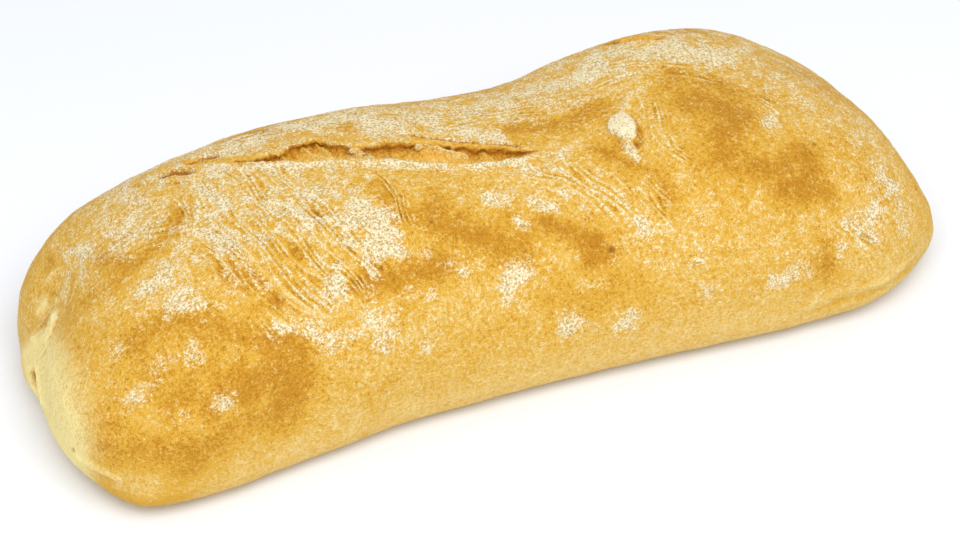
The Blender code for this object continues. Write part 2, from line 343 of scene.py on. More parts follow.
TEAR_SAMPLES = 200  # how many places a tear's lips are worked out at
TEAR_REACH = 9  # how far past its ends a tear changes the skin
LIP_MARGIN = 1.2  # how far outside its lips the skin beside a tear is measured
TOP = 40  # the tears and the pinch of dough lie above this height
SMOOTH_MARGIN = 5  # from this far outside a tear the solid's facets are smoothed fully
SMOOTH_LEVELS = 10  # how many steps the smoothing comes on in
WRINKLE_LEVEL = 0.3  # the share of a wrinkle's height that lies under the level of the skin
WRINKLE_FADE = 8  # over what length a band of wrinkles fades at its ends
CREASE_FADE = 2.5  # over what length a crease fades at its ends
DARKEST_CREASE = 2.2  # how dark the material takes a crease to be at most
PIT_DEPTH = 0.6  # how deep a burst bubble is
FOOT = 14  # the skin is smoothest below this height
CROWN = 36  # the skin is roughest above this height
SOLE = 1.5  # the sole stays flat below this height
BARE_FOOT = 4  # loose flour lies above this height
STRAY_GRAINS = 0.001  # how likely a grain is to lie on bare skin, next to skin covered in flour
GRAIN_LIFT = 0.08  # how far the middle of a grain stands off the skin, as a share of its width
FLOOR_GAP = 0.2  # how far the floor lies under the sole, so that the two are never in one plane

# The soft light's place, what it points at, and its width and depth, in metres
SOFTBOX_PLACE = (-0.1, -0.55, 0.95)
SOFTBOX_TARGET = (0, 0, 0.03)
SOFTBOX_SIZE = (1.2, 0.8)

# What the skin's points tell the crust's material
MASKS = ("flour", "brown", "pale", "low", "torn", "scorch", "crease", "deep", "wrinkled", "row", "run")

# Noises in the crust's material: the spacing of the swells, the detail and the roughness
CRUST_NOISES = {
    "broad": (14, 2.0, 0.5),
    "patchy": (4.2, 3.0, 0.6),
    "grain": (1.2, 2.0, 0.6),
    "grit": (0.55, 2.0, 0.65),  # coarser than real flour, so that it shows
    "speck": (0.8, 1.0, 0.5),
}


def linear(code):
    """The linear red, green and blue of an sRGB hex code."""
    shares = [int(code[at : at + 2], 16) / 255 for at in (0, 2, 4)]
    return tuple(share / 12.92 if share <= 0.04045 else ((share + 0.055) / 1.055) ** 2.4 for share in shares)


def colour(name, code, description):
    """A colour property."""
    return FloatVectorProperty(
        name=name, description=description, default=linear(code), size=3, min=0, max=1, subtype="COLOR"
    )


def length(name, size, description):
    """A length property, from a size in millimetres."""
    return FloatProperty(
        name=name, description=description, default=size * MM, min=0, precision=5, unit="LENGTH"
    )


def angle(name, degrees, description):
    """An angle property, from degrees."""
    return FloatProperty(name=name, description=description, default=math.radians(degrees), subtype="ANGLE")


def count(name, number, description):
    """A property that holds a whole number."""
    return IntProperty(name=name, description=description, default=number, min=1)


class CrustSettings(bpy.types.PropertyGroup):
    """The crust's shape and colours."""

    grid: length("Sculpting grid", 0.56, "Spacing of the points that the skin is shaped with")
    smoothing: count("Smoothing", 45, "How often the solid's facets are smoothed")
    swell: length("Swell", 0.5, "Height of the slow unevenness of hand-shaped dough")
    blister: length("Blisters", 0.16, "Height of the small blisters of the skin")
    triangles: count("Triangles", 196000, "Most triangles in the finished crust")
    scorched: colour("Scorched", "a06a1c", "Thin edges and burst bubbles")
    brown: colour("Brown", "c2861e", "Crust browned most")
    golden: colour("Golden", "deac3e", "Crust that is baked just right")
    light: colour("Light", "e9c678", "Crust low on the sides, which browns least")
    pale: colour("Pale", "fbe9a2", "Skin that hardly browned")
    flour: colour("Flour", "f6edcd", "Flour baked onto the skin")
    toasted: colour("Toasted flour", "bfa66c", "Flour that took up some of the crust's colour")
    torn: colour("Torn", "e4b24a", "Dough deep in the tears")
    crumb: colour("Crumb", "f0d078", "Dough that shows at the near lip of a tear")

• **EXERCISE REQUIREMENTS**
Output the listing above word for word.

• **RESULT FOR THIS EXERCISE**
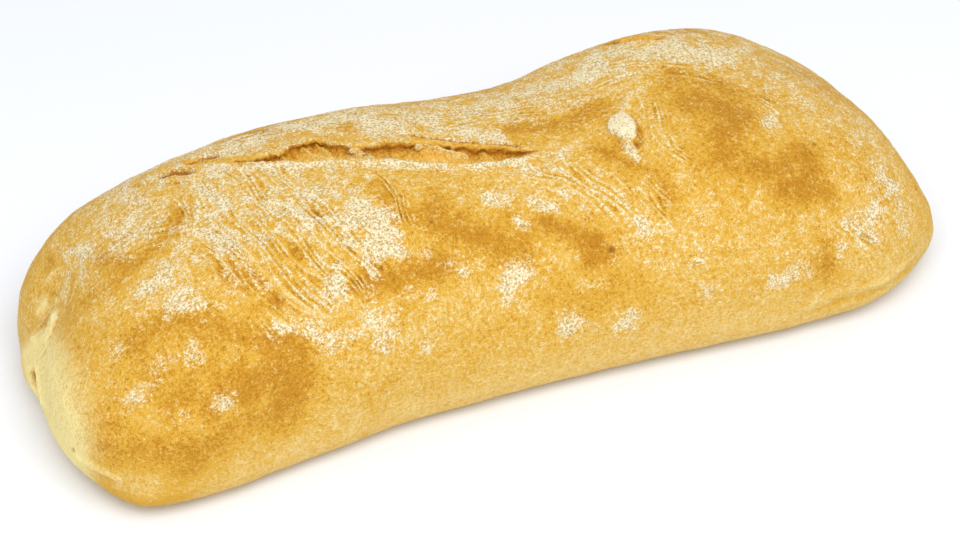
The Blender code for this object continues. Write part 2, from line 343 of scene.py on. More parts follow.
TEAR_SAMPLES = 200  # how many places a tear's lips are worked out at
TEAR_REACH = 9  # how far past its ends a tear changes the skin
LIP_MARGIN = 1.2  # how far outside its lips the skin beside a tear is measured
TOP = 40  # the tears and the pinch of dough lie above this height
SMOOTH_MARGIN = 5  # from this far outside a tear the solid's facets are smoothed fully
SMOOTH_LEVELS = 10  # how many steps the smoothing comes on in
WRINKLE_LEVEL = 0.3  # the share of a wrinkle's height that lies under the level of the skin
WRINKLE_FADE = 8  # over what length a band of wrinkles fades at its ends
CREASE_FADE = 2.5  # over what length a crease fades at its ends
DARKEST_CREASE = 2.2  # how dark the material takes a crease to be at most
PIT_DEPTH = 0.6  # how deep a burst bubble is
FOOT = 14  # the skin is smoothest below this height
CROWN = 36  # the skin is roughest above this height
SOLE = 1.5  # the sole stays flat below this height
BARE_FOOT = 4  # loose flour lies above this height
STRAY_GRAINS = 0.001  # how likely a grain is to lie on bare skin, next to skin covered in flour
GRAIN_LIFT = 0.08  # how far the middle of a grain stands off the skin, as a share of its width
FLOOR_GAP = 0.2  # how far the floor lies under the sole, so that the two are never in one plane

# The soft light's place, what it points at, and its width and depth, in metres
SOFTBOX_PLACE = (-0.1, -0.55, 0.95)
SOFTBOX_TARGET = (0, 0, 0.03)
SOFTBOX_SIZE = (1.2, 0.8)

# What the skin's points tell the crust's material
MASKS = ("flour", "brown", "pale", "low", "torn", "scorch", "crease", "deep", "wrinkled", "row", "run")

# Noises in the crust's material: the spacing of the swells, the detail and the roughness
CRUST_NOISES = {
    "broad": (14, 2.0, 0.5),
    "patchy": (4.2, 3.0, 0.6),
    "grain": (1.2, 2.0, 0.6),
    "grit": (0.55, 2.0, 0.65),  # coarser than real flour, so that it shows
    "speck": (0.8, 1.0, 0.5),
}


def linear(code):
    """The linear red, green and blue of an sRGB hex code."""
    shares = [int(code[at : at + 2], 16) / 255 for at in (0, 2, 4)]
    return tuple(share / 12.92 if share <= 0.04045 else ((share + 0.055) / 1.055) ** 2.4 for share in shares)


def colour(name, code, description):
    """A colour property."""
    return FloatVectorProperty(
        name=name, description=description, default=linear(code), size=3, min=0, max=1, subtype="COLOR"
    )


def length(name, size, description):
    """A length property, from a size in millimetres."""
    return FloatProperty(
        name=name, description=description, default=size * MM, min=0, precision=5, unit="LENGTH"
    )


def angle(name, degrees, description):
    """An angle property, from degrees."""
    return FloatProperty(name=name, description=description, default=math.radians(degrees), subtype="ANGLE")


def count(name, number, description):
    """A property that holds a whole number."""
    return IntProperty(name=name, description=description, default=number, min=1)


class CrustSettings(bpy.types.PropertyGroup):
    """The crust's shape and colours."""

    grid: length("Sculpting grid", 0.56, "Spacing of the points that the skin is shaped with")
    smoothing: count("Smoothing", 45, "How often the solid's facets are smoothed")
    swell: length("Swell", 0.5, "Height of the slow unevenness of hand-shaped dough")
    blister: length("Blisters", 0.16, "Height of the small blisters of the skin")
    triangles: count("Triangles", 196000, "Most triangles in the finished crust")
    scorched: colour("Scorched", "a06a1c", "Thin edges and burst bubbles")
    brown: colour("Brown", "c2861e", "Crust browned most")
    golden: colour("Golden", "deac3e", "Crust that is baked just right")
    light: colour("Light", "e9c678", "Crust low on the sides, which browns least")
    pale: colour("Pale", "fbe9a2", "Skin that hardly browned")
    flour: colour("Flour", "f6edcd", "Flour baked onto the skin")
    toasted: colour("Toasted flour", "bfa66c", "Flour that took up some of the crust's colour")
    torn: colour("Torn", "e4b24a", "Dough deep in the tears")
    crumb: colour("Crumb", "f0d078", "Dough that shows at the near lip of a tear")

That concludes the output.